Monday, February 4, 2013

Alexander Hamilton, Part 2


                Founding Father Alexander Hamilton was very active in the founding of our nation.  I found too much information about him to include in one post and so divided it.  See Part 1 for more information.

Alexander Hamilton was an active participant in the Constitutional Convention.  Even though he did not like the final form of the Constitution, he considered it to be a “vast improvement over the Articles of Confederation”.  He signed the Constitution and urged his fellow delegates to also sign.  Hamilton was the only signer from New York because the other members of the delegation left the convention earlier.  He “took a highly active part” in successfully getting New York to ratify the document in 1788.

Realizing that New York’s ratification “was a crucial step in its national ratification,” Hamilton recruited John Jay and James Madison to write a series of essays defending the proposed Constitution.  Their essays are known as the Federalist Papers.  Hamilton wrote 51 of the 85 essays while Madison wrote 29 and Jay wrote five.  “Hamilton’s essays and arguments were influential in New York state, and elsewhere, during the debates over ratification.  The Federalist Papers are more often cited than any other primary source by jurists, lawyers, historians, and political scientists as the major contemporary interpretation of the Constitution.”

Hamilton wrote in the Federalist No. 11, 1787:  “Let the thirteen States, bound together in a strict and indissoluble Union, concur in erecting one great American system, superior to the control of all trans-Atlantic force or influence and able to dictate the terms of the connection between the old and the new world.”

In 1788, Hamilton served another term in the Continental Congress in the final session under the Articles of Confederation.  Newly elected President George Washington appointed Hamilton to be the first United States Secretary of the Treasury on September 11, 1789, and he served until January 31, 1795.  “Much of the structure of the government of the United States was worked out in those five years, beginning with the structure and function of the cabinet itself.”

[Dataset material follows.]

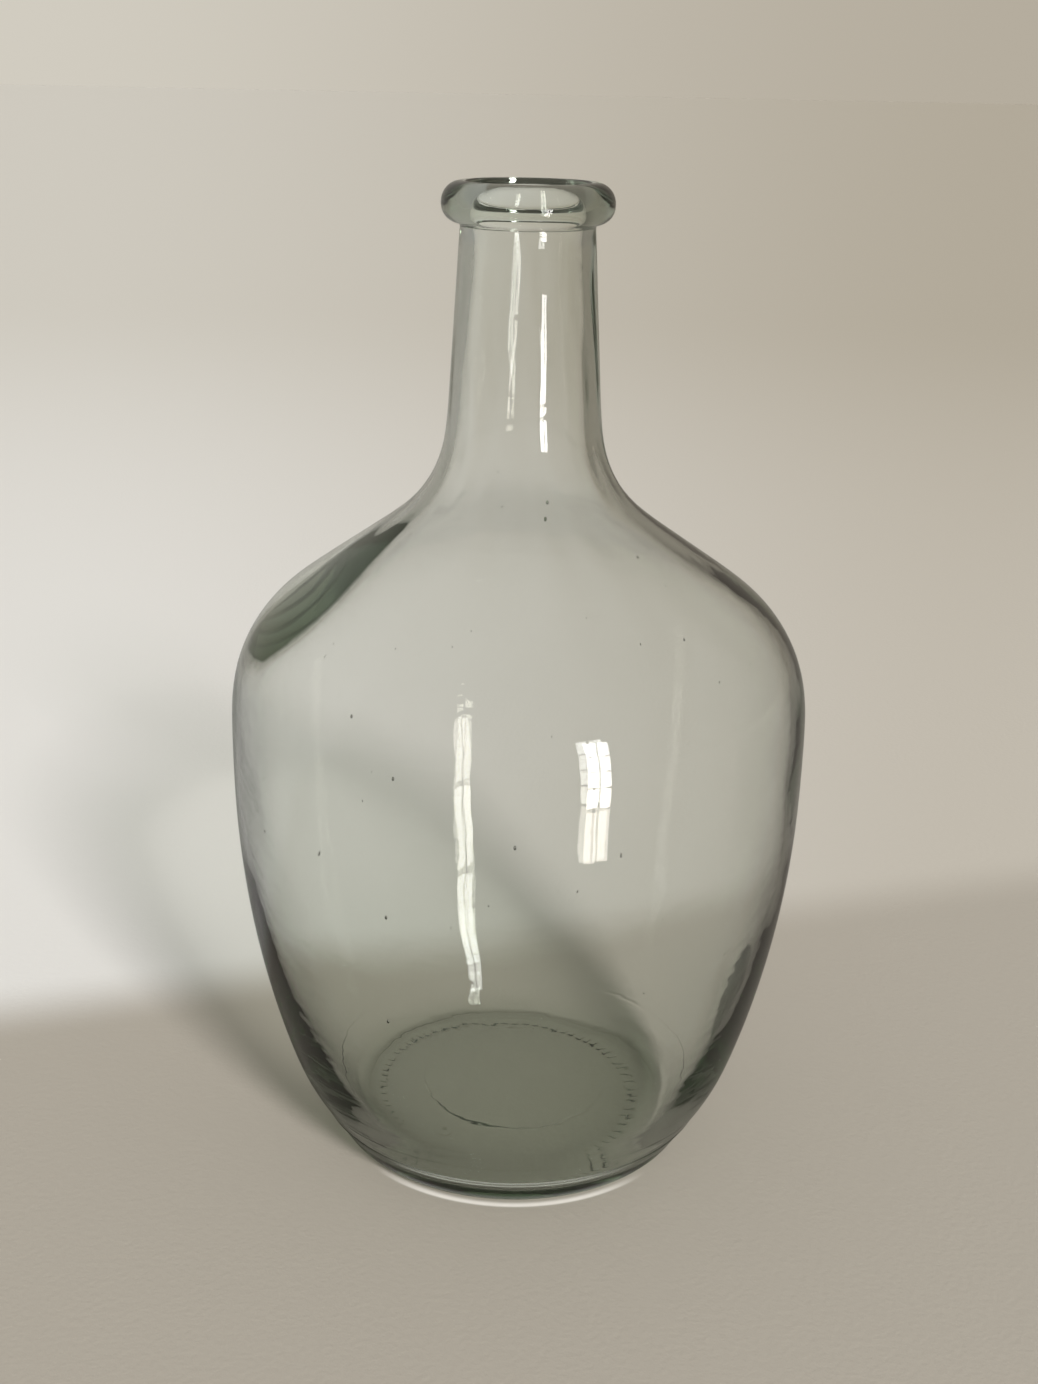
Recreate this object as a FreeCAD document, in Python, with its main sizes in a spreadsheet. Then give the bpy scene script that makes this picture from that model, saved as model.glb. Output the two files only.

While Hamilton served as Treasury Secretary, political factions began to emerge.  James Madison and Thomas Jefferson belonged to the Republicans, now called the Democratic-Republican Party, and Hamilton and his allies called themselves the Federalists. Hamilton’s Federalists supported the Administration and expansive financial programs and opposed France.  The Jeffersonian Republicans opposed banks and cities but favored France.  “Both sides gained the support of local political factions; each side developed its own partisan newspapers… All the newspapers were characterized by intense personal attacks, major exaggerations and invented claims.”

France and Britain went to war early in 1793, and President George Washington consulted with all four members of his Cabinet.  Washington and his Cabinet were unanimous in their decision to remain neutral and to send the French ambassador home.  By 1794 the American policy toward Britain was a major cause of problems between the two parties.  The Federalists wanted more trade with Britain, America’s largest trading partner, and Republicans thought Britain was a threat to republicanism and proposed a trade war.

Washington did not want war and sent Chief Justice John Jay to negotiate with the British.  Jay’s instructions were mostly written by Hamilton, and the result was Jay’s Treaty.  The Republicans denounced the Treaty, but it passed the Senate in 1795 by exactly the required two-thirds majority.  “The Treaty resolved issues remaining from the Revolution, averted war, and made possible ten years of peaceful trade between the United States and Britain.”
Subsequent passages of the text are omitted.